When did the MiCA transitional period end? On 1 July 2026. That was the final EU-wide deadline for firms that had been operating under national registrations. Several member states closed their windows earlier, Germany and Ireland already on 31 December 2025. Since July 2026, serving EU clients requires a MiCA authorisation.
Does MiCA apply to companies that just hold crypto? Not directly. MiCA regulates crypto-asset service providers and token issuers, not a company holding its own coins in treasury. The indirect effects are real though. DAC8 tax reporting covers your exchange data from 2026, auditors increasingly expect MiCA-grade paper trails, and every provider you rely on now needs a license to serve you in the EU.
What is DAC8 and when does it start? DAC8 is the EU directive that extends automatic tax-information exchange to crypto-assets. Reporting crypto-asset service providers collect transaction data on EU users from 1 January 2026 and file their first reports with national tax authorities during 2027. It is the EU implementation of the OECD's CARF framework.

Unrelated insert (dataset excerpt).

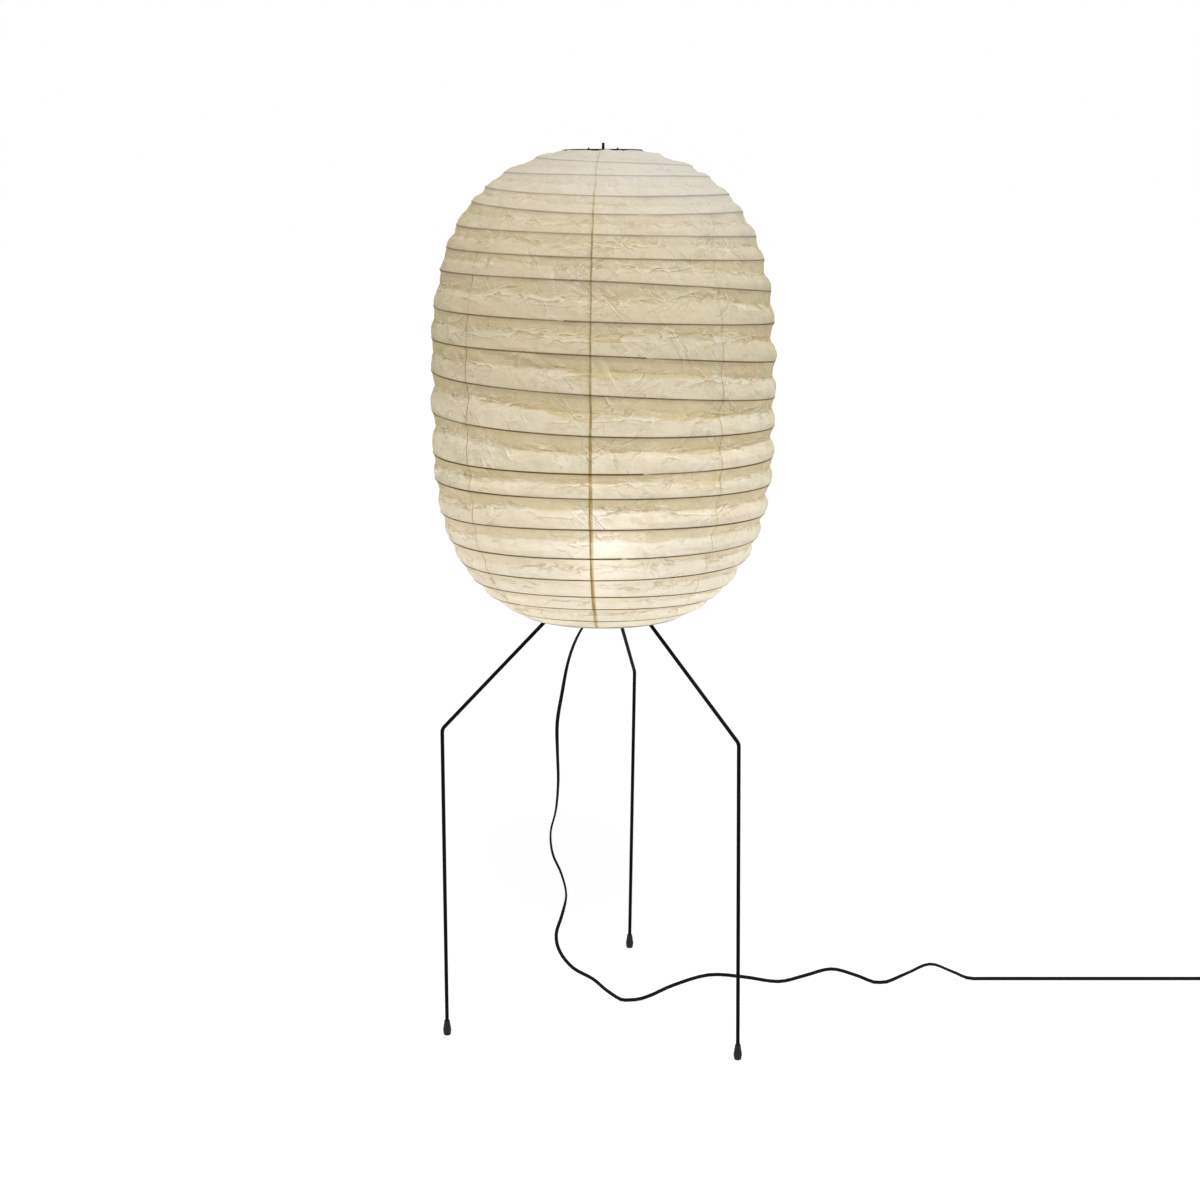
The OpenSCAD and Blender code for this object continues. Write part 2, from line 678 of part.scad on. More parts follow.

Can accounting software make you MiCA compliant? No single tool can. Authorisation, governance, prudential capital, and market-abuse controls go far beyond software. What a crypto subledger like Breezing covers is the records layer: complete transaction history across wallets and venues, documented valuations, and an audit trail your accountant and your regulator can actually follow.
Bottom line
The MiCA license question settled itself on 1 July 2026. Around 210 firms made it through, the rest are winding down, and the EU now has one rulebook instead of 27. What did not settle is the operational work underneath: five-to-seven-year records, transaction-level reconstruction, and a tax authority reading your venue data from January 2026 onward. The license belongs to compliance. The records belong to finance. If your crypto transaction history is complete, reconciled, and exportable, most of what these rules ask from the accounting side is already done. If it is not, the second half of 2026 is the right time to fix it.